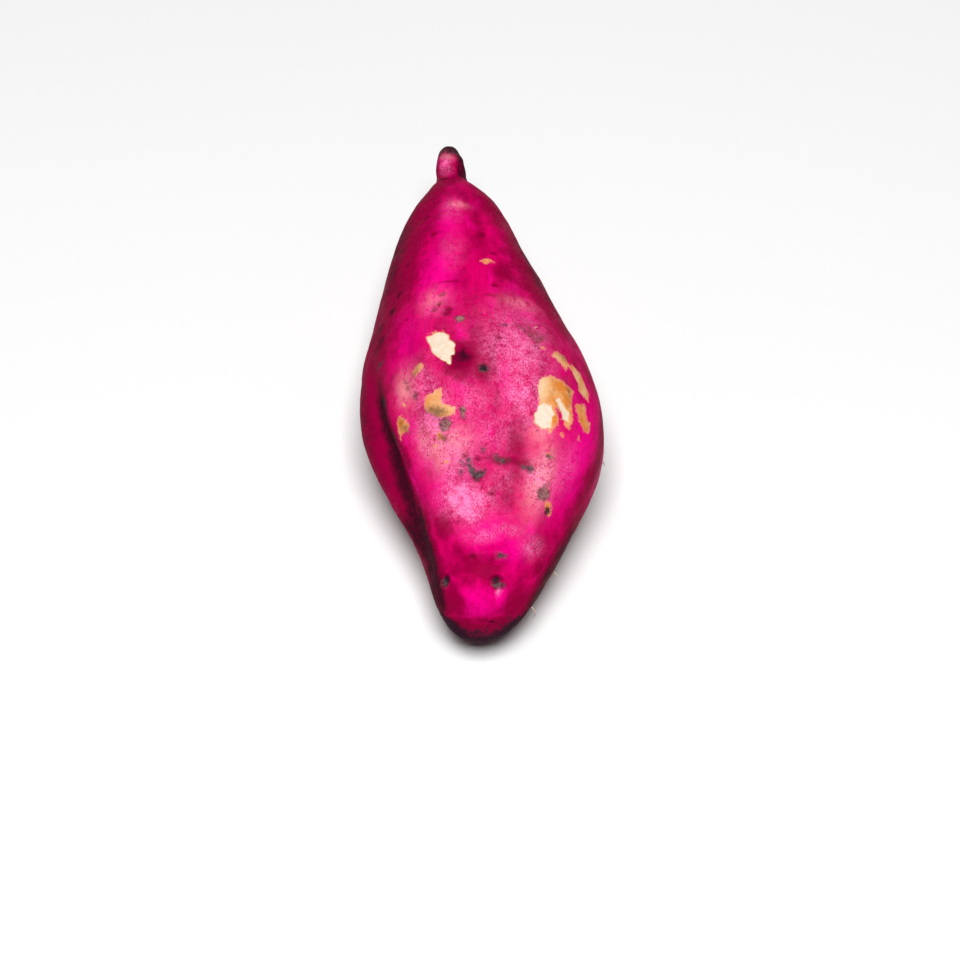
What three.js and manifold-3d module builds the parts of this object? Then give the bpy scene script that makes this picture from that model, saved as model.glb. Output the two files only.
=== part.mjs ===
// A sweet potato: one swollen root that lies on its side.
// Millimetres, +Z up. The long axis runs along Y: stem stub at +Y, root tip at -Y.
// The origin is on the surface that it lies on, under the middle of its box.

import * as THREE from "three";
import { mergeVertices } from "three/addons/utils/BufferGeometryUtils.js";
import Module from "manifold-3d";

// ---- Driving dimensions ----

// The swollen body, from the root tip to the foot of the stem stub.
const BODY_LENGTH = 151;
const BODY_WIDTH = 68;
const BODY_HEIGHT = 62;

// The stub of stem that the root hung from, with the crease round its foot.
const STUB_LENGTH = 11;
const STUB_DIAMETER = 9.6;
const STUB_CREASE_DEPTH = 0.25;

// The spot of the belly pressed flat where the root lies.
const REST_FLAT_DEPTH = 1.4;

// Folds (depth over 0) and swellings (under 0) that run along the body, between two shares of
// its length. Angles turn round the long axis from +X (0) over the top (90) to -X (180).
const FOLDS = {
  sideFold: { depth: 3.8, angle: 161, spread: 8, from: 0.06, to: 0.58 },
  sideSwelling: { depth: -1.6, angle: 182, spread: 15, from: 0.1, to: 0.75 },
  topFurrow: { depth: 1.3, angle: 86, spread: 17, from: 0.24, to: 0.68 },
  underFurrow: { depth: 1.6, angle: -62, spread: 20, from: 0.2, to: 0.85 },
};

// ---- Shape of the body, as shares of its length and of half its width ----

// Outline from the root tip: [share of the length, share of half the width].
const BODY_OUTLINE = [
  [0, 0],
  [0.008, 0.16],
  [0.035, 0.32],
  [0.1, 0.48],
  [0.2, 0.7],
  [0.31, 0.92],
  [0.42, 1],
  [0.54, 0.94],
  [0.66, 0.8],
  [0.78, 0.63],
  [0.89, 0.442],
  [0.955, 0.268],
  [0.985, 0.172],
];

// Centre line: [share of the length, share of half the width sideways, the same upwards, how
// tall the section is against the belly's].
const CENTRE_LINE = [
  [0, 0.08, -0.42, 1.1],
  [0.1, 0.15, -0.26, 1.14],
  [0.25, 0.18, -0.07, 1.02],
  [0.42, 0.11, 0, 1],
  [0.6, 0.02, -0.02, 1.04],
  [0.8, -0.1, 0.03, 1.12],
  [0.95, -0.135, 0.1, 1.1],
  [1, -0.17, 0.12, 1.1],
  [1.08, -0.2, 0.18, 1.1],
];

// Stub outline from its foot: [share of its length, share of its radius].
const STUB_OUTLINE = [
  [0.3, 0.98],
  [0.65, 0.9],
  [0.86, 0.68],
  [0.97, 0.32],
  [1, 0],
];

// ---- Fineness of the mesh ----

const ROWS_PER_STATION = 3;
const SEGMENTS = 48;
const WELD = 0.001;

const HALF_WIDTH = BODY_WIDTH / 2;
const STUB_RADIUS = STUB_DIAMETER / 2;
const FLATNESS = BODY_HEIGHT / BODY_WIDTH;

// The whole outline in millimetres: the body's stations, the crease, then the stub's column.
function outline() {
  const body = BODY_OUTLINE.map(
    ([along, across]) => new THREE.Vector2(across * HALF_WIDTH, along * BODY_LENGTH),
  );
  const crease = new THREE.Vector2(STUB_RADIUS - STUB_CREASE_DEPTH, BODY_LENGTH);
  const stub = STUB_OUTLINE.map(
    ([along, across]) =>
      new THREE.Vector2(across * STUB_RADIUS, BODY_LENGTH + along * STUB_LENGTH),
  );
  return [...body, crease, ...stub];
}

// The body turned straight about the long axis, with its vertices shared.
function turnedBody() {
  const stations = outline();
  const rows = (stations.length - 1) * ROWS_PER_STATION;
  const profile = new THREE.SplineCurve(stations).getPoints(rows);
  return withSharedVertices(new THREE.LatheGeometry(profile, SEGMENTS));
}

function withSharedVertices(geometry) {
  geometry.deleteAttribute("normal");
  geometry.deleteAttribute("uv");
  return mergeVertices(geometry, WELD);
}

// Gives the centre line's two shifts and the section's tallness at a share of the length.
function centreLine() {
  const along = CENTRE_LINE.map((station) => station[0]);
  const values = CENTRE_LINE.flatMap((station) => station.slice(1));
  return new THREE.CubicInterpolant(along, values, 3);
}

// How deep the folds cut at a share of the length and an angle round the body.
function foldDepth(along, angle) {
  let depth = 0;
  for (const fold of Object.values(FOLDS)) {
    const share = THREE.MathUtils.clamp((along - fold.from) / (fold.to - fold.from), 0, 1);
    const away = THREE.MathUtils.euclideanModulo(angle - fold.angle + 180, 360) - 180;
    const swell = Math.sin(Math.PI * share) ** 2;
    depth += fold.depth * swell * Math.exp(-((away / fold.spread) ** 2));
  }
  return depth;
}

// Bends, flattens and folds the straight turned body into the grown root.
function grow(geometry) {
  const position = geometry.getAttribute("position");
  const line = centreLine();
  for (let i = 0; i < position.count; i += 1) {
    const along = position.getY(i) / BODY_LENGTH;
    const across = Math.hypot(position.getX(i), position.getZ(i));
    const angle = Math.atan2(position.getZ(i), position.getX(i));
    const radius = across - foldDepth(along, THREE.MathUtils.radToDeg(angle));
    const [side, up, tall] = line.evaluate(along);
    position.setX(i, radius * Math.cos(angle) + side * HALF_WIDTH);
    position.setZ(i, radius * Math.sin(angle) * tall * FLATNESS + up * HALF_WIDTH);
  }
  return geometry;
}

// ---- Cutting with manifold-3d ----

const wasm = await Module();
wasm.setup();

function toSolid(geometry) {
  return new wasm.Manifold(
    new wasm.Mesh({
      numProp: 3,
      vertProperties: new Float32Array(geometry.getAttribute("position").array),
      triVerts: new Uint32Array(geometry.getIndex().array),
    }),
  );
}

function toGeometry(solid) {
  const mesh = solid.getMesh();
  const geometry = new THREE.BufferGeometry();
  geometry.setAttribute("position", new THREE.BufferAttribute(mesh.vertProperties, 3));
  geometry.setIndex(new THREE.BufferAttribute(mesh.triVerts, 1));
  geometry.computeVertexNormals();
  return geometry;
}

// Cuts the rest flat off the underside, which puts the surface that it lies on at the cut.
function cutRestFlat(geometry) {
  geometry.computeBoundingBox();
  const size = geometry.boundingBox.getSize(new THREE.Vector3());
  const slab = new THREE.BoxGeometry(2 * size.x, 2 * size.y, 2 * REST_FLAT_DEPTH);
  const under = geometry.boundingBox.getCenter(new THREE.Vector3());
  under.z = geometry.boundingBox.min.z;
  slab.translate(under.x, under.y, under.z);
  return toGeometry(toSolid(geometry).subtract(toSolid(withSharedVertices(slab))));
}

// Puts the middle of the box's underside at the origin.
function standOnOrigin(geometry) {
  geometry.computeBoundingBox();
  const middle = geometry.boundingBox.getCenter(new THREE.Vector3());
  geometry.translate(-middle.x, -middle.y, -geometry.boundingBox.min.z);
  return geometry;
}

function makeSweetPotato() {
  const skin = new THREE.MeshStandardMaterial({
    color: 0xc81260,
    roughness: 0.55,
    metalness: 0,
  });
  const geometry = standOnOrigin(cutRestFlat(grow(turnedBody())));
  const mesh = new THREE.Mesh(geometry, skin);
  mesh.name = "sweet_potato";
  return mesh;
}

const root = new THREE.Group();
root.add(makeSweetPotato());

export default root;
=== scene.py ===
"""A magenta-skinned sweet potato on a pale floor, seen from above its root tip.

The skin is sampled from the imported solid, then gets its furrows, eyes, scrapes and scabs.
Lengths are in millimetres for the root and its materials, and in metres for the stage.
"""

import itertools
import math

import bpy
import numpy as np
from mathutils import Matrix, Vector
from mathutils.bvhtree import BVHTree


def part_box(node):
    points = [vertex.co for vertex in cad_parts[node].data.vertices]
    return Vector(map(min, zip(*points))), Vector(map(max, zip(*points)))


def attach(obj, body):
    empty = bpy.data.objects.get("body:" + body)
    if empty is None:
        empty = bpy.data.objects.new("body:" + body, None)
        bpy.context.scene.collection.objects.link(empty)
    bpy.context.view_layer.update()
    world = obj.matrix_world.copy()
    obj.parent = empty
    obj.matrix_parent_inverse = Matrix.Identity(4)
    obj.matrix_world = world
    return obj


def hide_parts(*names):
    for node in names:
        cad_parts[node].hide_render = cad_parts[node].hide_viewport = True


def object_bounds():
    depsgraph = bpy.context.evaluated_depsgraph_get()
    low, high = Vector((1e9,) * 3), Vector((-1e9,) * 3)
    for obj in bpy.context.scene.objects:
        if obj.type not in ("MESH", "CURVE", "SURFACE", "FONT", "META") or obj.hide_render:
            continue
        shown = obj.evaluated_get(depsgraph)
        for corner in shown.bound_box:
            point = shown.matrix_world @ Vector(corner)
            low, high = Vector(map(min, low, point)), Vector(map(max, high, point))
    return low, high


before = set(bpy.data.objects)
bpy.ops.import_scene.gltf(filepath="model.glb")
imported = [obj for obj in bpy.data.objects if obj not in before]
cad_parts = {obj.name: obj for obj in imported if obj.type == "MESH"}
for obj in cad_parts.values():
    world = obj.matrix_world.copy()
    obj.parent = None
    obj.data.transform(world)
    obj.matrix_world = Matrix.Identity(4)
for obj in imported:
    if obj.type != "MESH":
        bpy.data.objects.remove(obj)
CAD_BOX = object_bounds()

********

-- Task description --
Between the line containing "at the origin." and the line containing "obj.parent = empty" lies the part to return. Return it exactly, counting both of those lines.

-- Result --
// Puts the middle of the box's underside at the origin.
function standOnOrigin(geometry) {
  geometry.computeBoundingBox();
  const middle = geometry.boundingBox.getCenter(new THREE.Vector3());
  geometry.translate(-middle.x, -middle.y, -geometry.boundingBox.min.z);
  return geometry;
}

function makeSweetPotato() {
  const skin = new THREE.MeshStandardMaterial({
    color: 0xc81260,
    roughness: 0.55,
    metalness: 0,
  });
  const geometry = standOnOrigin(cutRestFlat(grow(turnedBody())));
  const mesh = new THREE.Mesh(geometry, skin);
  mesh.name = "sweet_potato";
  return mesh;
}

const root = new THREE.Group();
root.add(makeSweetPotato());

export default root;
=== scene.py ===
"""A magenta-skinned sweet potato on a pale floor, seen from above its root tip.

The skin is sampled from the imported solid, then gets its furrows, eyes, scrapes and scabs.
Lengths are in millimetres for the root and its materials, and in metres for the stage.
"""

import itertools
import math

import bpy
import numpy as np
from mathutils import Matrix, Vector
from mathutils.bvhtree import BVHTree


def part_box(node):
    points = [vertex.co for vertex in cad_parts[node].data.vertices]
    return Vector(map(min, zip(*points))), Vector(map(max, zip(*points)))


def attach(obj, body):
    empty = bpy.data.objects.get("body:" + body)
    if empty is None:
        empty = bpy.data.objects.new("body:" + body, None)
        bpy.context.scene.collection.objects.link(empty)
    bpy.context.view_layer.update()
    world = obj.matrix_world.copy()
    obj.parent = empty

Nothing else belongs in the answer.